_THE PROBLEM_
Write the material out again in full, exactly.

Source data

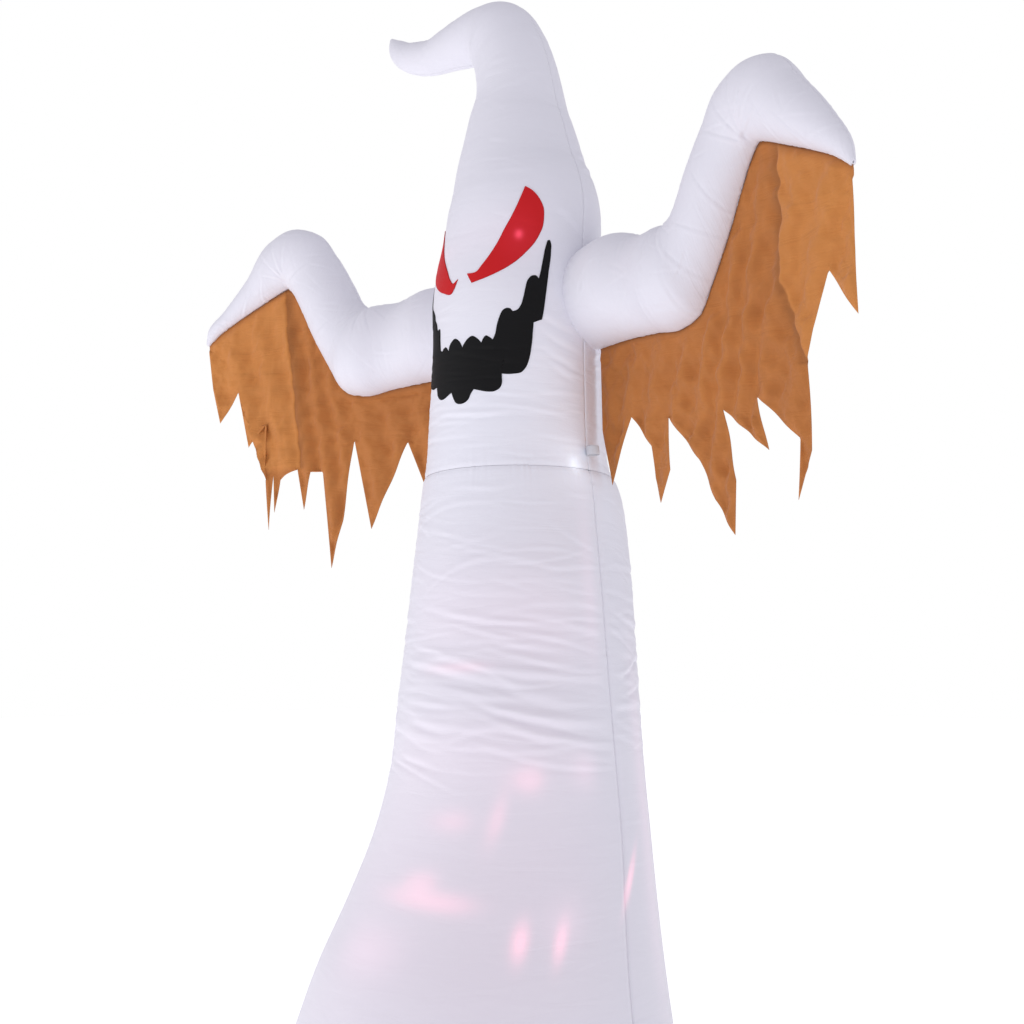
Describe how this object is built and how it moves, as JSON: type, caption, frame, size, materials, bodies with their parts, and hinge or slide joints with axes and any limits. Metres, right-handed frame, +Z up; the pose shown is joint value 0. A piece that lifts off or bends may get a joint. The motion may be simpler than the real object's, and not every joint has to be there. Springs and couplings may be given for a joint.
{
  "type": "inflatable yard ghost",
  "caption": "Tall white inflatable ghost with a side-bent pointed head, raised arms, ragged tan sleeves, slanted red eyes, a wide dark grin, internal lights and a blower at the back.",
  "frame": {"origin": "on the ground, on the floor panel's underside, straight under the neck", "axes": "+Z up, -Y is the way the ghost faces, +X is the ghost's left"},
  "size_m": [2.5011, 1.3464, 3.655],
  "materials": {
    "white_cloth": "matt woven polyester, thin enough to glow",
    "red_cloth": "matt woven polyester, lit from inside",
    "black_cloth": "matt woven polyester",
    "tan_cloth": "crumpled thin cloth",
    "webbing": "woven tape and webbing",
    "black_plastic": "moulded, fine texture",
    "grey_plastic": "moulded",
    "cord_white": "soft cable sheath",
    "clear_plastic": "clear moulded",
    "board": "white lamp board",
    "nickel": "plated"
  },
  "bodies": {
    "ghost": {"arm_left_back_panel": "white_cloth", "arm_left_front_panel": "white_cloth", "arm_right_back_panel": "white_cloth", "arm_right_front_panel": "white_cloth", "blower_collar": "white_cloth", "blower_foot_inner": "black_plastic", "blower_foot_outer": "black_plastic", "blower_grille": "black_plastic", "blower_intake_housing": "black_plastic", "blower_motor": "grey_plastic", "blower_outlet_housing": "black_plastic", "blower_screw_1": "nickel", "blower_screw_2": "nickel", "blower_screw_3": "nickel", "blower_screw_4": "nickel", "collar_drawstring": "webbing", "cord_lock_body": "black_plastic", "cord_lock_spring": "nickel", "cord_tab_1": "webbing", "cord_tab_2": "webbing", "cord_tab_3": "webbing", "eye_left": "red_cloth", "eye_right": "red_cloth", "floor_panel": "white_cloth", "lamp_bulb_left_eye": "clear_plastic", "lamp_bulb_right_eye": "clear_plastic", "lamp_bulb_waist": "clear_plastic", "lamp_socket_left_eye": "black_plastic", "lamp_socket_right_eye": "black_plastic", "lamp_socket_waist": "black_plastic", "light_cord": "cord_white", "light_jack": "black_plastic", "light_plug": "black_plastic", "mains_cable_gland": "black_plastic", "mouth": "black_cloth", "projector_housing": "black_plastic", "projector_lamp_board": "board", "projector_motor": "grey_plastic", "projector_pad": "black_cloth", "skirt_back_panel": "white_cloth", "skirt_front_panel": "white_cloth", "sleeve_rag_left": "tan_cloth", "sleeve_rag_right": "tan_cloth", "stake_tab_1": "webbing", "stake_tab_2": "webbing", "stake_tab_3": "webbing", "stake_tab_4": "webbing", "tether_loop_left": "webbing", "tether_loop_right": "webbing", "upper_body_back_panel": "white_cloth", "upper_body_front_panel": "white_cloth", "zip_tape_left": "webbing", "zip_tape_right": "webbing", "zip_teeth": "grey_plastic"},
    "impeller": {"blower_impeller": "black_plastic"},
    "dome": {"projector_dome": "clear_plastic"},
    "slider": {"zip_slider": "nickel"},
    "pull": {"zip_pull": "nickel"},
    "plunger": {"cord_lock_plunger": "grey_plastic"}
  },
  "joints": [
    {"name": "impeller_spin", "type": "hinge", "parent": "ghost", "child": "impeller", "pos_m": [0, 0.4909, 0.138], "axis": [0, 1, 0], "continuous": true},
    {"name": "projector_spin", "type": "hinge", "parent": "ghost", "child": "dome", "pos_m": [0, -0.15, 0.0736], "axis": [0, 0, 1], "continuous": true},
    {"name": "zip_slide", "type": "slide", "parent": "ghost", "child": "slider", "axis": [0, 0, -1], "range_m": [0, 0.36]},
    {"name": "zip_pull_swing", "type": "hinge", "parent": "slider", "child": "pull", "pos_m": [0, 0.3809, 1.2927], "axis": [1, 0, 0], "range_deg": [0, 170]},
    {"name": "cord_lock_press", "type": "slide", "parent": "ghost", "child": "plunger", "axis": [0, 0, -1], "range_m": [0, 0.004], "stiffness_N_per_m": 200, "springref_m": -0.003, "deforming": ["cord_lock_spring"]}
  ]
}
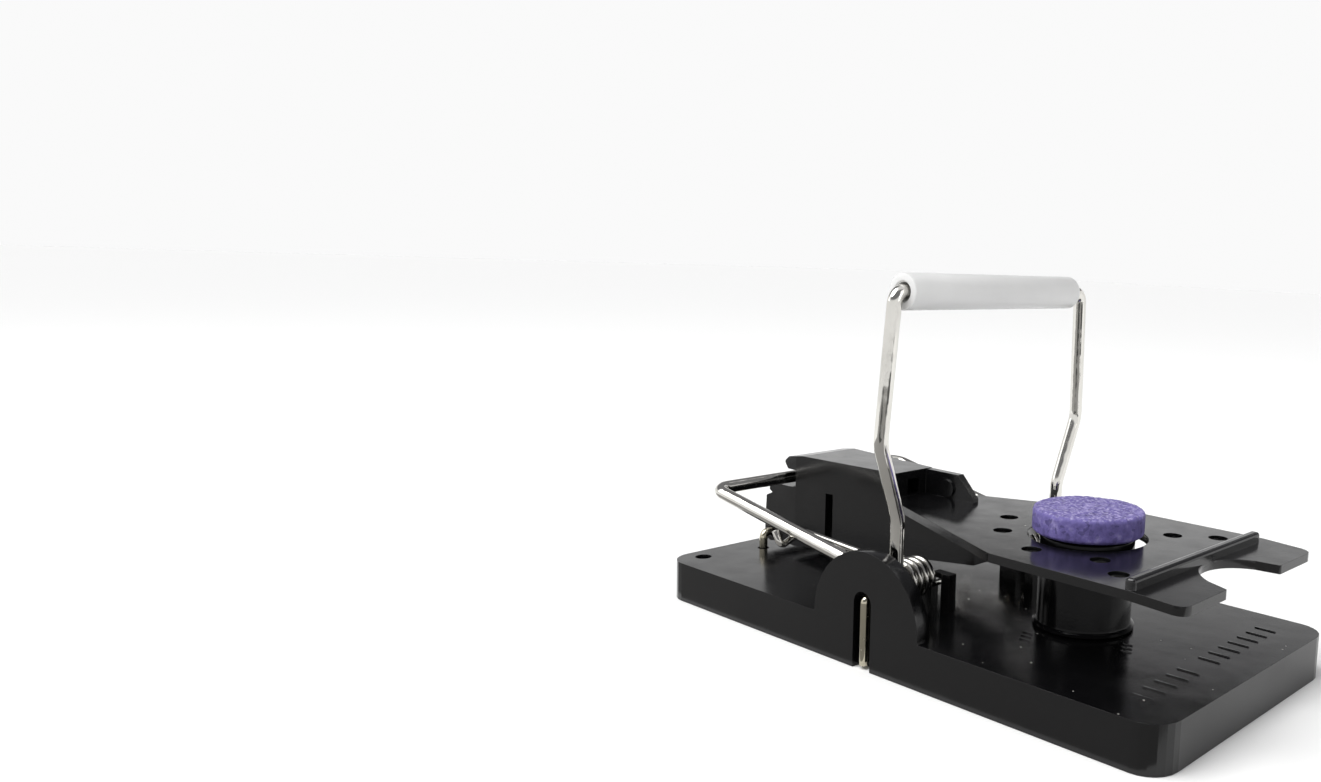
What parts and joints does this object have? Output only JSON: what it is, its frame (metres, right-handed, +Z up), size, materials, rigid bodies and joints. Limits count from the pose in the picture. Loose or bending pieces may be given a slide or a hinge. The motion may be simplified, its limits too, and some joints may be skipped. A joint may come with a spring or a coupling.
{
  "type": "snap mouse trap",
  "caption": "Moulded snap trap with a sprung wire kill bar and setting lever, a hinged latch treadle and a bait tablet on a post.",
  "frame": {"origin": "centre of the object's bounding box at the level that the base stands on", "axes": "+X towards the bait end, +Y across the trap, +Z up"},
  "size_m": [0.1, 0.0508, 0.0587],
  "materials": {
    "base_plastic": "satin black",
    "treadle_plastic": "satin black",
    "pedestal_plastic": "gloss black",
    "bright_wire": "bright plated",
    "spring_wire": "bright drawn",
    "staple_wire": "nickel, warm",
    "sleeve_plastic": "milky white",
    "bait_block": "pressed, speckled purple"
  },
  "bodies": {
    "base": {"base": "base_plastic", "axle_pin_near": "staple_wire", "axle_pin_far": "staple_wire", "treadle_staple": "staple_wire", "bait_pedestal": "pedestal_plastic", "spring_near": "spring_wire", "spring_far": "spring_wire"},
    "kill_bar": {"kill_frame": "bright_wire"},
    "sleeve": {"grip_sleeve": "sleeve_plastic"},
    "treadle": {"treadle": "treadle_plastic"},
    "bait": {"bait_tablet": "bait_block"}
  },
  "joints": [
    {"name": "kill_bar_swing", "type": "hinge", "parent": "base", "child": "kill_bar", "pos_m": [-0.0012, 0, 0.0107], "axis": [0, 1, 0], "range_deg": [0, 67], "deforming": ["spring_near", "spring_far"]},
    {"name": "treadle_trip", "type": "hinge", "parent": "base", "child": "treadle", "pos_m": [-0.0442, 0, 0.0096], "axis": [0, 1, 0], "range_deg": [0, 6.5]},
    {"name": "sleeve_spin", "type": "hinge", "parent": "kill_bar", "child": "sleeve", "pos_m": [0.0018, 0, 0.056], "axis": [0, 1, 0], "continuous": true},
    {"name": "bait_lift", "type": "slide", "parent": "base", "child": "bait", "axis": [0, 0, 1], "range_m": [0, 0.008]}
  ]
}
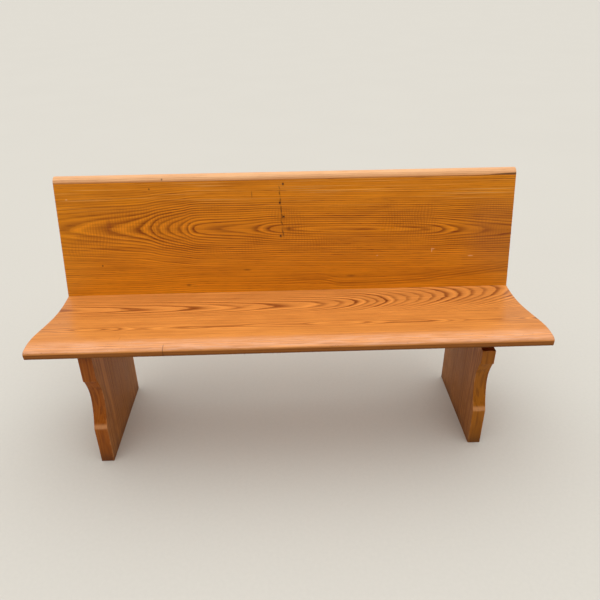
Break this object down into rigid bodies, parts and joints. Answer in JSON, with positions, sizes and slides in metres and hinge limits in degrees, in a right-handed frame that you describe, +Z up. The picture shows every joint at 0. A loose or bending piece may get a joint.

_RESULT OF THE EXERCISE_
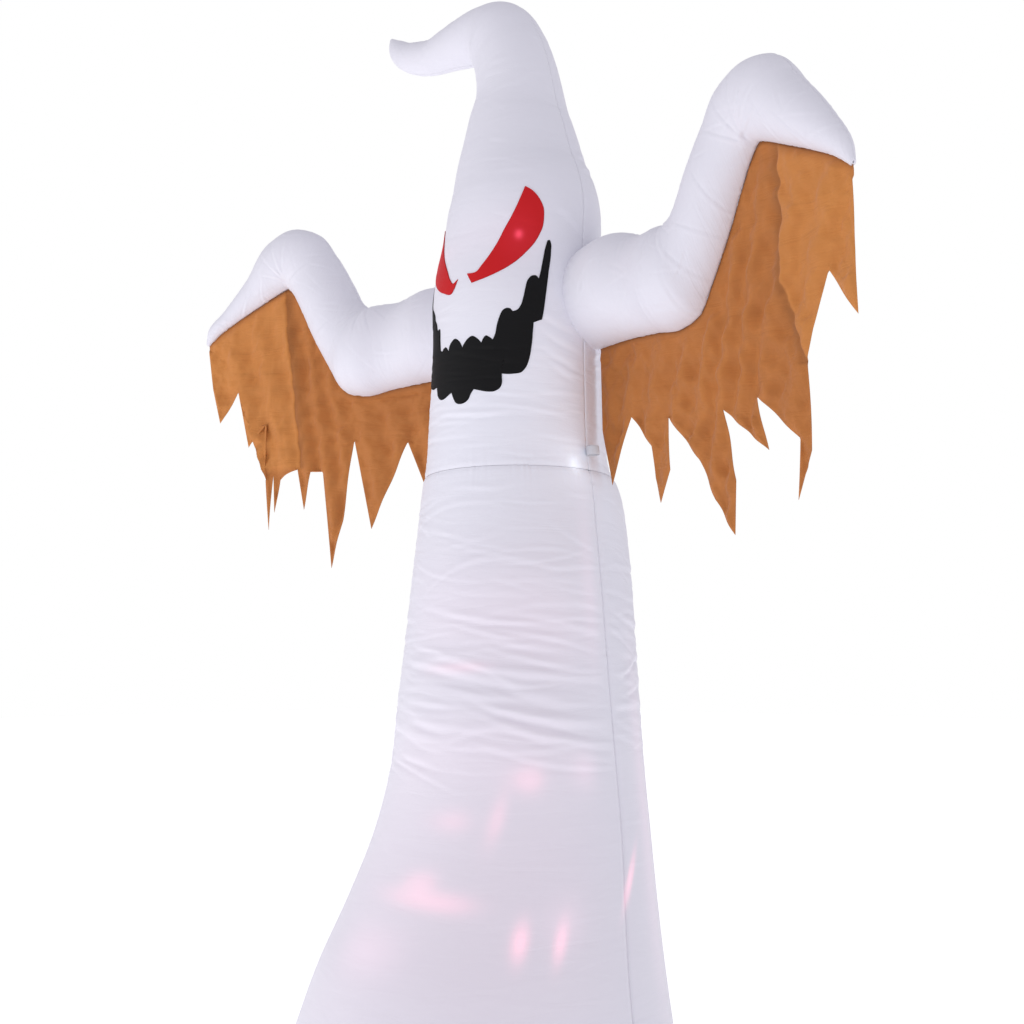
Describe how this object is built and how it moves, as JSON: type, caption, frame, size, materials, bodies with their parts, and hinge or slide joints with axes and any limits. Metres, right-handed frame, +Z up; the pose shown is joint value 0. A piece that lifts off or bends may get a joint. The motion may be simpler than the real object's, and not every joint has to be there. Springs and couplings may be given for a joint.
{
  "type": "inflatable yard ghost",
  "caption": "Tall white inflatable ghost with a side-bent pointed head, raised arms, ragged tan sleeves, slanted red eyes, a wide dark grin, internal lights and a blower at the back.",
  "frame": {"origin": "on the ground, on the floor panel's underside, straight under the neck", "axes": "+Z up, -Y is the way the ghost faces, +X is the ghost's left"},
  "size_m": [2.5011, 1.3464, 3.655],
  "materials": {
    "white_cloth": "matt woven polyester, thin enough to glow",
    "red_cloth": "matt woven polyester, lit from inside",
    "black_cloth": "matt woven polyester",
    "tan_cloth": "crumpled thin cloth",
    "webbing": "woven tape and webbing",
    "black_plastic": "moulded, fine texture",
    "grey_plastic": "moulded",
    "cord_white": "soft cable sheath",
    "clear_plastic": "clear moulded",
    "board": "white lamp board",
    "nickel": "plated"
  },
  "bodies": {
    "ghost": {"arm_left_back_panel": "white_cloth", "arm_left_front_panel": "white_cloth", "arm_right_back_panel": "white_cloth", "arm_right_front_panel": "white_cloth", "blower_collar": "white_cloth", "blower_foot_inner": "black_plastic", "blower_foot_outer": "black_plastic", "blower_grille": "black_plastic", "blower_intake_housing": "black_plastic", "blower_motor": "grey_plastic", "blower_outlet_housing": "black_plastic", "blower_screw_1": "nickel", "blower_screw_2": "nickel", "blower_screw_3": "nickel", "blower_screw_4": "nickel", "collar_drawstring": "webbing", "cord_lock_body": "black_plastic", "cord_lock_spring": "nickel", "cord_tab_1": "webbing", "cord_tab_2": "webbing", "cord_tab_3": "webbing", "eye_left": "red_cloth", "eye_right": "red_cloth", "floor_panel": "white_cloth", "lamp_bulb_left_eye": "clear_plastic", "lamp_bulb_right_eye": "clear_plastic", "lamp_bulb_waist": "clear_plastic", "lamp_socket_left_eye": "black_plastic", "lamp_socket_right_eye": "black_plastic", "lamp_socket_waist": "black_plastic", "light_cord": "cord_white", "light_jack": "black_plastic", "light_plug": "black_plastic", "mains_cable_gland": "black_plastic", "mouth": "black_cloth", "projector_housing": "black_plastic", "projector_lamp_board": "board", "projector_motor": "grey_plastic", "projector_pad": "black_cloth", "skirt_back_panel": "white_cloth", "skirt_front_panel": "white_cloth", "sleeve_rag_left": "tan_cloth", "sleeve_rag_right": "tan_cloth", "stake_tab_1": "webbing", "stake_tab_2": "webbing", "stake_tab_3": "webbing", "stake_tab_4": "webbing", "tether_loop_left": "webbing", "tether_loop_right": "webbing", "upper_body_back_panel": "white_cloth", "upper_body_front_panel": "white_cloth", "zip_tape_left": "webbing", "zip_tape_right": "webbing", "zip_teeth": "grey_plastic"},
    "impeller": {"blower_impeller": "black_plastic"},
    "dome": {"projector_dome": "clear_plastic"},
    "slider": {"zip_slider": "nickel"},
    "pull": {"zip_pull": "nickel"},
    "plunger": {"cord_lock_plunger": "grey_plastic"}
  },
  "joints": [
    {"name": "impeller_spin", "type": "hinge", "parent": "ghost", "child": "impeller", "pos_m": [0, 0.4909, 0.138], "axis": [0, 1, 0], "continuous": true},
    {"name": "projector_spin", "type": "hinge", "parent": "ghost", "child": "dome", "pos_m": [0, -0.15, 0.0736], "axis": [0, 0, 1], "continuous": true},
    {"name": "zip_slide", "type": "slide", "parent": "ghost", "child": "slider", "axis": [0, 0, -1], "range_m": [0, 0.36]},
    {"name": "zip_pull_swing", "type": "hinge", "parent": "slider", "child": "pull", "pos_m": [0, 0.3809, 1.2927], "axis": [1, 0, 0], "range_deg": [0, 170]},
    {"name": "cord_lock_press", "type": "slide", "parent": "ghost", "child": "plunger", "axis": [0, 0, -1], "range_m": [0, 0.004], "stiffness_N_per_m": 200, "springref_m": -0.003, "deforming": ["cord_lock_spring"]}
  ]
}
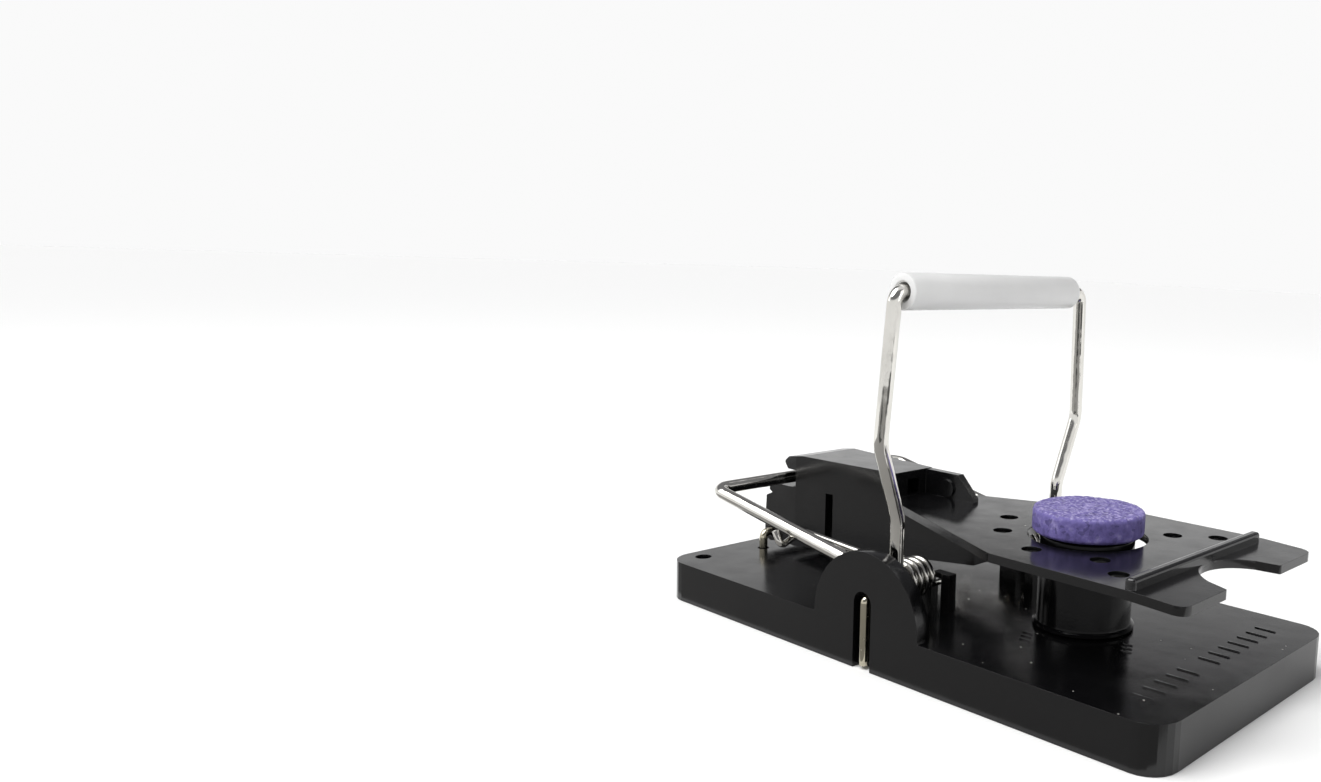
What parts and joints does this object have? Output only JSON: what it is, its frame (metres, right-handed, +Z up), size, materials, rigid bodies and joints. Limits count from the pose in the picture. Loose or bending pieces may be given a slide or a hinge. The motion may be simplified, its limits too, and some joints may be skipped. A joint may come with a spring or a coupling.
{
  "type": "snap mouse trap",
  "caption": "Moulded snap trap with a sprung wire kill bar and setting lever, a hinged latch treadle and a bait tablet on a post.",
  "frame": {"origin": "centre of the object's bounding box at the level that the base stands on", "axes": "+X towards the bait end, +Y across the trap, +Z up"},
  "size_m": [0.1, 0.0508, 0.0587],
  "materials": {
    "base_plastic": "satin black",
    "treadle_plastic": "satin black",
    "pedestal_plastic": "gloss black",
    "bright_wire": "bright plated",
    "spring_wire": "bright drawn",
    "staple_wire": "nickel, warm",
    "sleeve_plastic": "milky white",
    "bait_block": "pressed, speckled purple"
  },
  "bodies": {
    "base": {"base": "base_plastic", "axle_pin_near": "staple_wire", "axle_pin_far": "staple_wire", "treadle_staple": "staple_wire", "bait_pedestal": "pedestal_plastic", "spring_near": "spring_wire", "spring_far": "spring_wire"},
    "kill_bar": {"kill_frame": "bright_wire"},
    "sleeve": {"grip_sleeve": "sleeve_plastic"},
    "treadle": {"treadle": "treadle_plastic"},
    "bait": {"bait_tablet": "bait_block"}
  },
  "joints": [
    {"name": "kill_bar_swing", "type": "hinge", "parent": "base", "child": "kill_bar", "pos_m": [-0.0012, 0, 0.0107], "axis": [0, 1, 0], "range_deg": [0, 67], "deforming": ["spring_near", "spring_far"]},
    {"name": "treadle_trip", "type": "hinge", "parent": "base", "child": "treadle", "pos_m": [-0.0442, 0, 0.0096], "axis": [0, 1, 0], "range_deg": [0, 6.5]},
    {"name": "sleeve_spin", "type": "hinge", "parent": "kill_bar", "child": "sleeve", "pos_m": [0.0018, 0, 0.056], "axis": [0, 1, 0], "continuous": true},
    {"name": "bait_lift", "type": "slide", "parent": "base", "child": "bait", "axis": [0, 0, 1], "range_m": [0, 0.008]}
  ]
}
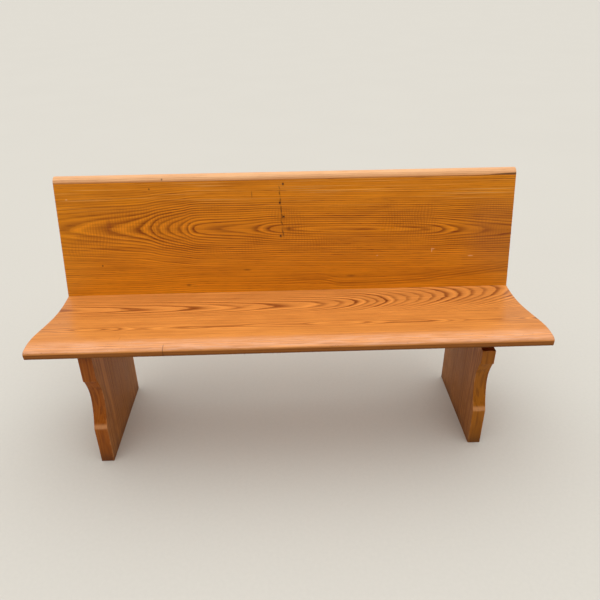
Break this object down into rigid bodies, parts and joints. Answer in JSON, with positions, sizes and slides in metres and hinge limits in degrees, in a right-handed frame that you describe, +Z up. The picture shows every joint at 0. A loose or bending piece may get a joint.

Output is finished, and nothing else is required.